Congregational ministry flows in seasons, much like the church calendar. The identity, structures, vision, and resources that are groundbreaking during one season are not always adequate for the new ways in which God is leading. This, of course, includes pastoral leadership, but it is also so much deeper than that.
As my friend Jan Edmiston says, “Transitional periods prepare the congregation for a new chapter of ministry.” Interims are times for reflection and growth. Without honoring this liminal space, we are unable to truly experience the grandeur of new journeys of faith. Interim Ministry is preparing the way, the way the Advent season prepares us for the birth of the Christ child each year.
Much like John the Baptist was a voice crying in the wilderness, the same way a farmer tills the field before planting the next crop, interim ministry provides a community the space, leadership, and resources to recognize where they have been, to celebrate the new place in which they stand, and to contemplate where God is calling.
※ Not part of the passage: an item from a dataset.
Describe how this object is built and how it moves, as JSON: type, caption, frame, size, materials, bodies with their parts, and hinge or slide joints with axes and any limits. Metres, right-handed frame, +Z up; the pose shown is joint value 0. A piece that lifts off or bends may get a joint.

Constructive and effective interim ministry helps the congregation prepare themselves for a new experience of ministry and life together.
At its best, interim ministry is intentional work that centers a congregation to hear God’s calling in new ways. It calls into clarity the cultural and adaptive changes that are necessary to move toward that new vision and equips congregations to hold ownership of their ministry. It is not about the interim pastor, or the next pastor to come, but about particular communities of faith preparing themselves to hear and follow God once again.